In an instant, victory in WWII revealed to the world the Nazi regime’s crimes against humanity. Our task is to hold on to the memory of what the war and victory taught us.
The concentration camp Auschwitz-Birkenau (Oswiecim) ceased to exist on January 27, 1945. It was a place born of hate, cruelty and a loathing of humanity. It was the place where prisoners of war, mostly Jews, from all over Europe were killed. It was the place where 90% of European Jewry was annihilated.

For many Jews, the Holocaust is a uniquely ethnic tragedy. But it is more than a Jewish problem – the Holocaust represents the greatest drama of the 20 th century, one that touched us all. In addition to the six million Jews who lost their lives, tens of millions of soldiers and civilians died throughout Europe during WWII. Three million of the Jews who died in the Holocaust – half of the victims – were citizens of the USSR. The monstrous practices of Nazi genocide were first used on a large scale in the Soviet Union. There were no gas chambers, crematoria or death camps. People were murdered in front of their neighbors; even the children of mixed marriages fell victim. Tens of thousands of fascists and their followers took part in the genocide that targeted Gypsies as well as Jews. In partisan areas and during Fascist withdrawals, thousands of villages were burned to the ground. Tens of thousands of people were shot and tortured in prisons, concentration camps and death camps for resisting Fascist forces or not carrying out their orders.

A commission established after the war to document the Fascists’ crimes against humanity determined that the Nazis, their allies and collaborators obliterated seven million Soviet civilians. The Nazi racial doctrine called for cleansing the world of “low peoples” to provide breathing space for the Aryan race.

When we remember these odious crimes today, we must also think about responsibility.

The history of the 20th century is the history of apathy in the face of growing evil. Countless lives could have been saved if people were not indifferent to violence. When the Soviet Union was building labor camps in the 1920’s, the world was silent. And ten years later, when fascist Germany began founding concentration camps, there was no reaction of horror. Fascist Germany deprived people of their civil rights and isolated them in ghettos, and the international community failed to react. Emboldened by this silence, the Nazis embarked on their “final solution.”
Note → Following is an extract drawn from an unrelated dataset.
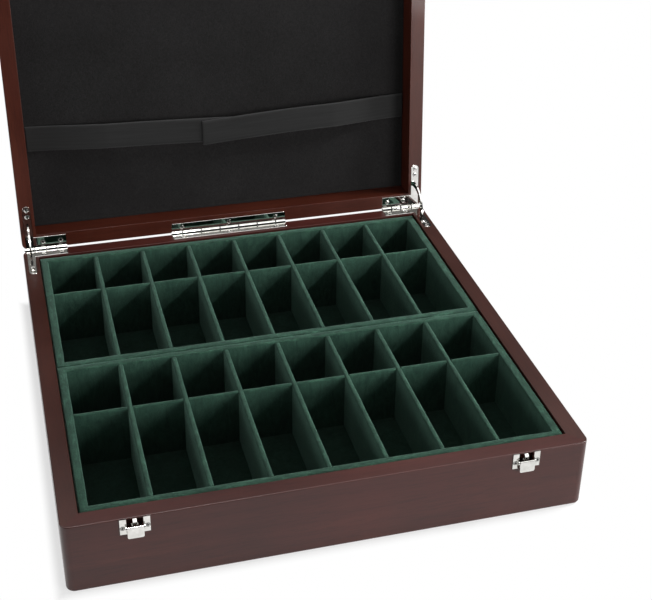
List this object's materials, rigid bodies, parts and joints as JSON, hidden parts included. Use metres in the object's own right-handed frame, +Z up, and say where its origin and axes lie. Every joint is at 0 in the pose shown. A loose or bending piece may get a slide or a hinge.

The study of the Holocaust remains as vital as ever, and its lessons reach beyond the tragedy of the Jewish people. Today more than ever we understand that the Holocaust was a test of the moral character of humankind. Not merely an example of one of the global catastrophes of the 20 th century, the Holocaust turned the world upside down, cast doubt on its ethical underpinnings, dehumanized society, and forever changed the way many people think and live. In many ways, the Holocaust transformed the idea of civilization, making racial or religious discrimination unacceptable.

It was the post-war readjustment of values, spurred by the Holocaust, that made it possible for the nations of Europe to open their borders to each other. Civilized governments’ repudiation of chauvinism and racism can be seen as a result of a conscious consideration of the greatest tragedy of the 20 th century.

The global context of this process was even more apparent after the Stockholm International Forum on the Holocaust (January 2000) and the Forum “Let My People Live!” in Krakow (January 2005). The idea of the Holocaust is losing its specificity, becoming more of a generalized definition for any genocide. At the Forum, the international community unanimously affirmed that the devastation of the Jewish people during WWII was not solely a Jewish tragedy – it was a drama that touched all of humankind.

Today, the Holocaust is the focus of hundreds of scholarly works, collections of documents and memoirs, and scores of documentary and feature films (Schindler’s List, La Vita e Bella, etc.) that have received the most prestigious awards.

There are museums and memorials to the Holocaust around the world: in the U.S. and Europe, Argentina, South Africa, Canada and Japan. In 1998, the President of Russia inaugurated the Holocaust Museum at Poklonnaya Gora in Moscow. Every year countries around the world remember the victims of the Holocaust and the heroes of the Resistance. In Ukraine, September 29 was declared a national day of mourning in memory of the 1941 mass murder of Jews in Babyn Yar. In Germany, Poland, Great Britain, Sweden, Italy and Finland, the day of mourning is January 27, the day Auschwitz was liberated by the Red Army. Unfortunately, young people today quickly forget what they have heard about the Holocaust, Babyn Yar, and the death camps. Memories of the Holocaust have failed to take root in the consciousness or become part of the culture of a large number of people. The Holocaust is certainly not the only example of historical forgetfulness or indifference to others’ suffering. We see the same indifference to the Armenian genocide of 1915, the annihilation of the native population of America, or the famine in Ukraine in the 1930’s (holodomor). In truth, most of the world has only the faintest idea of what happened during World War II. Outside the Soviet Union and a few other countries that have first-hand memories of the war, huge numbers of young (and not so young) people are convinced that the war was found by the U.S. and Great Britain on the one side and Germany on the other. The decisive role of the Soviet Union and its massive losses do not even enter the picture. Unfortunately, this is the result not only of human forgetfulness, but of Cold War propaganda.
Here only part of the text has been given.